I have been a writer as long as I can remember. At 6 or 7 I created my first picture book, a dozen pages in my large, careful, childish hand, all bound together by ribbons strung through holes I punched out with a sharp pencil. From long-hand entries in countless journals, to stories and poems saved on my first Mac (remember floppy disks?), I wrote constantly. In high school I was in a writing club; I even wrote a short novel.
We all have ways of processing the world, and of discovering our authentic selves. I have a friend from back home in Hawaii who is a realtor, but who feels truly himself, and truly a part of the world, only when he’s in the ocean, draped over his surfboard and squinting over his shoulder, waiting for a good set to roll in. My mom is an exquisite cook, and finding the right recipe for the right occasion, perfecting a new technique, creating and conjuring memories through food – these are where she’s most creative, most engaged, most at peace.

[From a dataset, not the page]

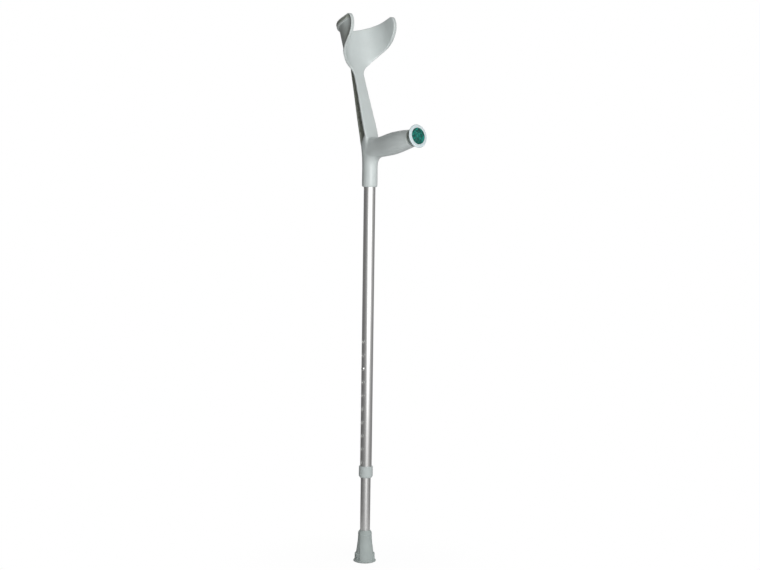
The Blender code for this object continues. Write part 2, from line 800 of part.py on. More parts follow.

For me, it’s been an even split between performing and writing. I’ve told people that being on the podium is the most comfortable place in the world, because I feel so focused and grounded in myself and in the present. But performance is also my job, my career, and so there’s always the sense that it’s not something I’m creating for myself. In fact I like performing precisely because it’s actually about other people; the orchestra in front of me, the audience behind me. Everything I do is in service of them, not myself.
Writing is selfish. And I don’t mean that in any pejorative sense. It’s selfish in the sense that I do it for me, in service of me. I work through my heartache, process my trials, celebrate my discoveries through writing. And it becomes a tangible reminder of where I’ve been and what I thought and felt; it’s like looking back at an earlier iteration of myself through the words I’ve put down. It’s clearer than any photo.
Putting those words out into the world, for public consumption – that’s a whole other case. Writing becomes an act of faith. Because while I know that writing is a deeply personal process, I have to believe that this process could be meaningful for someone else. When I write these posts, I imagine that someone, somewhere, reads my words and realizes that there are others who have gone through what they have gone through, who have shared the same emotions. I imagine that someone, somewhere, feels understood. That someone, somewhere feels a little less alone.
I was in Hawaii last week for a set of concerts (and a few stolen hours on the beach!), and an orchestra member knocked on my dressing room door before our final rehearsal. They had been following my blog, and had been touched by my writing, especially about my father’s suicide. How brave you are to put your stories out there, they said. I’ve never really felt brave, I said, it’s just that putting my stories out into the world makes me process my thoughts more clearly for myself, and I hope that I can contribute something to someone else in doing so.
Then we talked about my father’s death and the challenges I’d gone through; we both got a little teary. Then they said, you know, it’s so illuminating to read your posts. I think of you as this glamorous figure onstage, always calm and gracious, but you really have gone through so much. It makes me think of all of the things that we all keep hidden away, they said, and how much more there is to each of us than we could possibly imagine, and how much you’ve struggled to become the person you are.
And with those words, I suddenly felt understood.
It’s funny how writing can come around like that; the words that were borne of my own need to process led to someone else’s reflection, which led me to feel acknowledged and accepted for who I am. And that I’m not alone.
And this is why I write, and will continue to write.